• **WRITTEN TASK**:
Spot each line in the records below where the word "lifts" occurs, then copy it.

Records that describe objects

+--

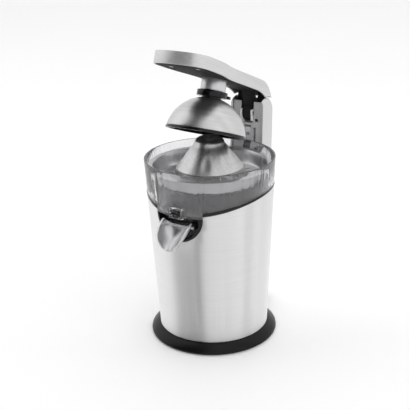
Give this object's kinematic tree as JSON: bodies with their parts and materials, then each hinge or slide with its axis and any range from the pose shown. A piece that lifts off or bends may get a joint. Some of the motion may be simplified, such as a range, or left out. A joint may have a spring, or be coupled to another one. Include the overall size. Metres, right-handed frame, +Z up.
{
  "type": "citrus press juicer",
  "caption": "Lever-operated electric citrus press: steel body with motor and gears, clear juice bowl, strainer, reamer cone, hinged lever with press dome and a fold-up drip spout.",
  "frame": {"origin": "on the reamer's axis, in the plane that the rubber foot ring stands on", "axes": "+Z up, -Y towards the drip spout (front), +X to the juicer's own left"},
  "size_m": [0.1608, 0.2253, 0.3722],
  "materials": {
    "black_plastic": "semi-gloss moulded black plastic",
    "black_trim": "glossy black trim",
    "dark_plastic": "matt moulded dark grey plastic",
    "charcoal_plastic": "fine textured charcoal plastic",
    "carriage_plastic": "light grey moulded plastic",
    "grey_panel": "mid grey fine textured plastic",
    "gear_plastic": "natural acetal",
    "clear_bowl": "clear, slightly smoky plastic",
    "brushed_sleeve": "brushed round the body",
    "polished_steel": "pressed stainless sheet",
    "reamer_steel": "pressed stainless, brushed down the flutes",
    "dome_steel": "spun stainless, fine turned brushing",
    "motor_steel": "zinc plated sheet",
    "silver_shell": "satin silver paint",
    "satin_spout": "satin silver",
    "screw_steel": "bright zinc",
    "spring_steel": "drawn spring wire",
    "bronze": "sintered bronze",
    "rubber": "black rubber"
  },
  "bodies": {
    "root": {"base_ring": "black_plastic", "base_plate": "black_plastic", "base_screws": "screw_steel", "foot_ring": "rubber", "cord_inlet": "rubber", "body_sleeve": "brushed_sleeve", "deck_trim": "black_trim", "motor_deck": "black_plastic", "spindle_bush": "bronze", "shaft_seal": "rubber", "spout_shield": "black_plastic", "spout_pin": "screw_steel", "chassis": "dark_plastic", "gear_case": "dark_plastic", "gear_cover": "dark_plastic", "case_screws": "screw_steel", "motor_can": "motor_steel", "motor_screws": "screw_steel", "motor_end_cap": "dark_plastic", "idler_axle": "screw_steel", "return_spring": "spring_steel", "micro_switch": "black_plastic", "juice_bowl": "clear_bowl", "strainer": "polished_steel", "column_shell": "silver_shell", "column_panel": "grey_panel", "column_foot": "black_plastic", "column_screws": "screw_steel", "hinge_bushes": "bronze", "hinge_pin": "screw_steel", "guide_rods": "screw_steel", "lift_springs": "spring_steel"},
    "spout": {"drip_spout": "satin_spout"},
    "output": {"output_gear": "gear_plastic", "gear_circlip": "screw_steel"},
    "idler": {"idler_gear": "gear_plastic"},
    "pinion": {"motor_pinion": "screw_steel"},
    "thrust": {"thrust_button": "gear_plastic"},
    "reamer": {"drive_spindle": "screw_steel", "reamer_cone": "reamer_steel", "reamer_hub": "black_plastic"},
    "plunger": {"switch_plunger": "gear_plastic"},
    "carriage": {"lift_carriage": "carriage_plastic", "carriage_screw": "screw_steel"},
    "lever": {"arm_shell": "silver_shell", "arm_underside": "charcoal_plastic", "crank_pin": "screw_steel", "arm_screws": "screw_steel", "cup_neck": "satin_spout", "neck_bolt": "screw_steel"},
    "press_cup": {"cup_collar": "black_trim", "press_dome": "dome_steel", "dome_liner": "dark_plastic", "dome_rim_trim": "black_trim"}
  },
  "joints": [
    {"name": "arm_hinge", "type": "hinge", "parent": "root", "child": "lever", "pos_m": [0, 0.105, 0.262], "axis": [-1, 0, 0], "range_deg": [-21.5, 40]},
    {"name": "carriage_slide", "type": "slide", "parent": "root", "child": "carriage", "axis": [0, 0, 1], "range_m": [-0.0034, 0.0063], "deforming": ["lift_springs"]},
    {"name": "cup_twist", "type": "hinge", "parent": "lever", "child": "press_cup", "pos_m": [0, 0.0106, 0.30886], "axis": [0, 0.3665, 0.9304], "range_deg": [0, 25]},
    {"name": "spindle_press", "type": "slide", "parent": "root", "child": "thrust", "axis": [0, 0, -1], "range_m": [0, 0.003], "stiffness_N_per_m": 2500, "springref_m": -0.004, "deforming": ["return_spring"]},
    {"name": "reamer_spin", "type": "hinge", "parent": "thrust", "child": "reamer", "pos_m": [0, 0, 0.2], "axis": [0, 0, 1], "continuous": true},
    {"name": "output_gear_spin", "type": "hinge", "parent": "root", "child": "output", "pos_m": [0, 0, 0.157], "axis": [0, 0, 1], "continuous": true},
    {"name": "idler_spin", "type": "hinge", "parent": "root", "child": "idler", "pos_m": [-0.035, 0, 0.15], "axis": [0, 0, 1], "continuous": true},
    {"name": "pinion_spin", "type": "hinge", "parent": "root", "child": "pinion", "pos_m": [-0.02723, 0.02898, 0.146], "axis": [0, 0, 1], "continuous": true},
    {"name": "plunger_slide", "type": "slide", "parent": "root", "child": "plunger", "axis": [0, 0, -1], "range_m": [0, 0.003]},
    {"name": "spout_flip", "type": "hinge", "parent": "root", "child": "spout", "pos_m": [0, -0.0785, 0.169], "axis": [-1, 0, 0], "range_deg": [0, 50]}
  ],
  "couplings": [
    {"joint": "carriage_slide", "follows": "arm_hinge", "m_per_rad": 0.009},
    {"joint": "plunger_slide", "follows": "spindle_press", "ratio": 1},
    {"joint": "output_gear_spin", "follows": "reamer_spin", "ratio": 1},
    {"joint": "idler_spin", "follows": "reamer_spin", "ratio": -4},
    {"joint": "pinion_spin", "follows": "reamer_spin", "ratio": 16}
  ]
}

+--

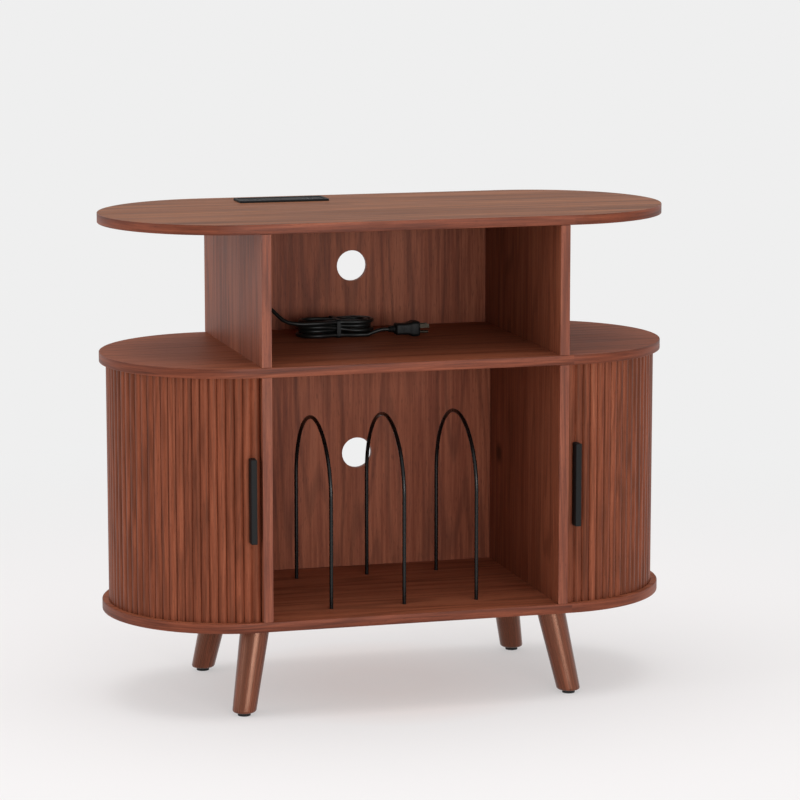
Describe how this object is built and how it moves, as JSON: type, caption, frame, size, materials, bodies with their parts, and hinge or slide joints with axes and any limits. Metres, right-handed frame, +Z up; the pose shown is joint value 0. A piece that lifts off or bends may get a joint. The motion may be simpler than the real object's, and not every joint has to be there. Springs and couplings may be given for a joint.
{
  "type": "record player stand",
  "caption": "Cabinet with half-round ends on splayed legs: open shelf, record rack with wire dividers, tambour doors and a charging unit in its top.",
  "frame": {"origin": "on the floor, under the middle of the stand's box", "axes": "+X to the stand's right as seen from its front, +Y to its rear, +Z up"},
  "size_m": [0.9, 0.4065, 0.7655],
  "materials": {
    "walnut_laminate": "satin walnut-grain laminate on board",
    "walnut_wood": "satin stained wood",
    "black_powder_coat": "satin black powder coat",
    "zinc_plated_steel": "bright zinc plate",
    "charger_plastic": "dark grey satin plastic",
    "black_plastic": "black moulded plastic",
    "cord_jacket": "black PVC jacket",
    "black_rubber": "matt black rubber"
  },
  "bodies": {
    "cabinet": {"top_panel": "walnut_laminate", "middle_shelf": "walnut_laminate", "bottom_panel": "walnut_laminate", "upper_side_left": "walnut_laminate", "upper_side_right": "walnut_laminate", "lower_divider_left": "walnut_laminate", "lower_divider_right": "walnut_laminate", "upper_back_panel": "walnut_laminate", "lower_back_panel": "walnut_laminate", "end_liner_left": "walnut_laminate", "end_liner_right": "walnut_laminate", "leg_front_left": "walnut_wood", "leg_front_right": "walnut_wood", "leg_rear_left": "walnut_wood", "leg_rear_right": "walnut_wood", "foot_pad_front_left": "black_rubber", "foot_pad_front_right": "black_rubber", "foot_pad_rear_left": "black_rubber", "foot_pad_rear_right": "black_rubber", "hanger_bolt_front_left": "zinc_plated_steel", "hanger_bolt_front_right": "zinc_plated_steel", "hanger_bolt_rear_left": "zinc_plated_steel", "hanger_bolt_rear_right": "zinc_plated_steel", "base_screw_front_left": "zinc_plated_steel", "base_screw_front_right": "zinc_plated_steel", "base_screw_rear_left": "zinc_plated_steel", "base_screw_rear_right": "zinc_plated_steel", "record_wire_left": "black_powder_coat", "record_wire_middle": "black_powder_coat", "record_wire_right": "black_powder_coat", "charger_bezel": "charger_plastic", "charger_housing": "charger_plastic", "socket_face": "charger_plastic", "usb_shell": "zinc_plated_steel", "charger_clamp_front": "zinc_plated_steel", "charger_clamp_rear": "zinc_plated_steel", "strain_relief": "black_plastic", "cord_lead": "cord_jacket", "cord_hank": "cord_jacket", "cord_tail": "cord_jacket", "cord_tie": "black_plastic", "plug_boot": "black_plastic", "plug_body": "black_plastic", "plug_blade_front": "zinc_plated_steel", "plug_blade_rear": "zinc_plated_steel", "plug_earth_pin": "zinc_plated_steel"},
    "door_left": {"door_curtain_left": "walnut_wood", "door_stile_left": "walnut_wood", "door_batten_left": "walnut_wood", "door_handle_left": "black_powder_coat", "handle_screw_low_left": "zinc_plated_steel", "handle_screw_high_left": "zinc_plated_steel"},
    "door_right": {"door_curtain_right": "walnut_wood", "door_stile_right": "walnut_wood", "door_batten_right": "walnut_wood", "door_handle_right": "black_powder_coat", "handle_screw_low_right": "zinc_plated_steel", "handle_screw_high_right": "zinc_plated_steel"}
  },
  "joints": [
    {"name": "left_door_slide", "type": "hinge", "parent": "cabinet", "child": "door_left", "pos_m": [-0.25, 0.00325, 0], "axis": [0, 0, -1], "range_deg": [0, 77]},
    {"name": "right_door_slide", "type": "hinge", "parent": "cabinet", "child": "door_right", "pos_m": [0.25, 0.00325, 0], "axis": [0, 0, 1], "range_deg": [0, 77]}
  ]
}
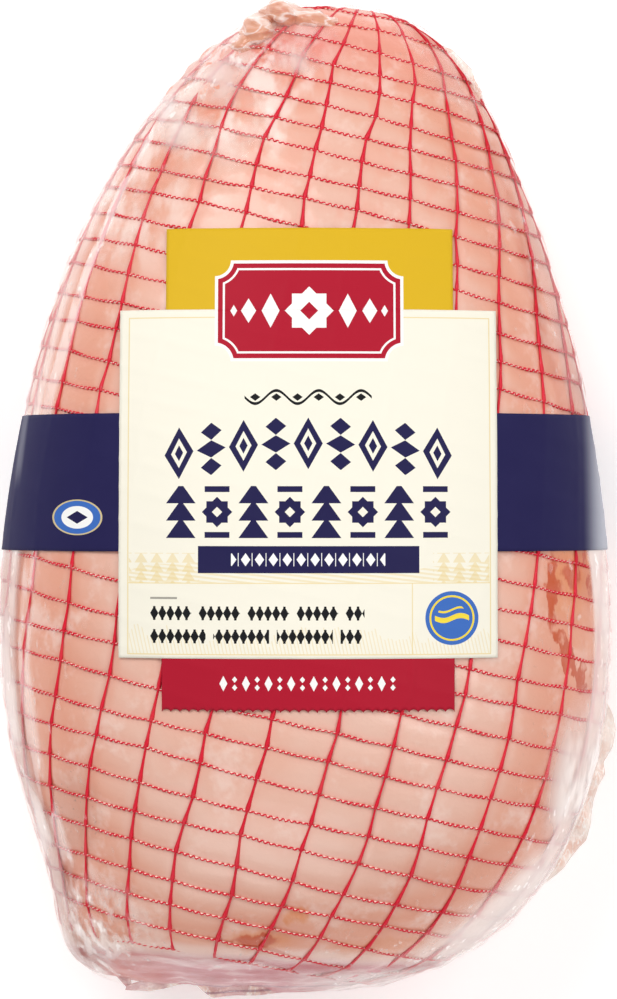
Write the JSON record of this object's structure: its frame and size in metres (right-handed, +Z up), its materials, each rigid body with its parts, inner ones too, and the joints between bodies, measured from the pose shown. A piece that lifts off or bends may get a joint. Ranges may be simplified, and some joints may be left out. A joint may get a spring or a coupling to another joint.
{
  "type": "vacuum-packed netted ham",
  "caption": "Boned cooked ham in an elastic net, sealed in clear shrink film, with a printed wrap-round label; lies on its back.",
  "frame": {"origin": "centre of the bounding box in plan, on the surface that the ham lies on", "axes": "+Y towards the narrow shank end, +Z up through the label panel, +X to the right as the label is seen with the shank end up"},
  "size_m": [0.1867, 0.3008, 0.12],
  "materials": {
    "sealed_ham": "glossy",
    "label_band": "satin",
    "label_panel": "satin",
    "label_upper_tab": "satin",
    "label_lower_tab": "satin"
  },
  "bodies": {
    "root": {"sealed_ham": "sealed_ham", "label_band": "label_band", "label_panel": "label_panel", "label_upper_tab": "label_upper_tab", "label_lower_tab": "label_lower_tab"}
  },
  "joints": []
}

+--

• **EXERCISE OUTPUT**:
Give this object's kinematic tree as JSON: bodies with their parts and materials, then each hinge or slide with its axis and any range from the pose shown. A piece that lifts off or bends may get a joint. Some of the motion may be simplified, such as a range, or left out. A joint may have a spring, or be coupled to another one. Include the overall size. Metres, right-handed frame, +Z up.
Describe how this object is built and how it moves, as JSON: type, caption, frame, size, materials, bodies with their parts, and hinge or slide joints with axes and any limits. Metres, right-handed frame, +Z up; the pose shown is joint value 0. A piece that lifts off or bends may get a joint. The motion may be simpler than the real object's, and not every joint has to be there. Springs and couplings may be given for a joint.
Write the JSON record of this object's structure: its frame and size in metres (right-handed, +Z up), its materials, each rigid body with its parts, inner ones too, and the joints between bodies, measured from the pose shown. A piece that lifts off or bends may get a joint. Ranges may be simplified, and some joints may be left out. A joint may get a spring or a coupling to another joint.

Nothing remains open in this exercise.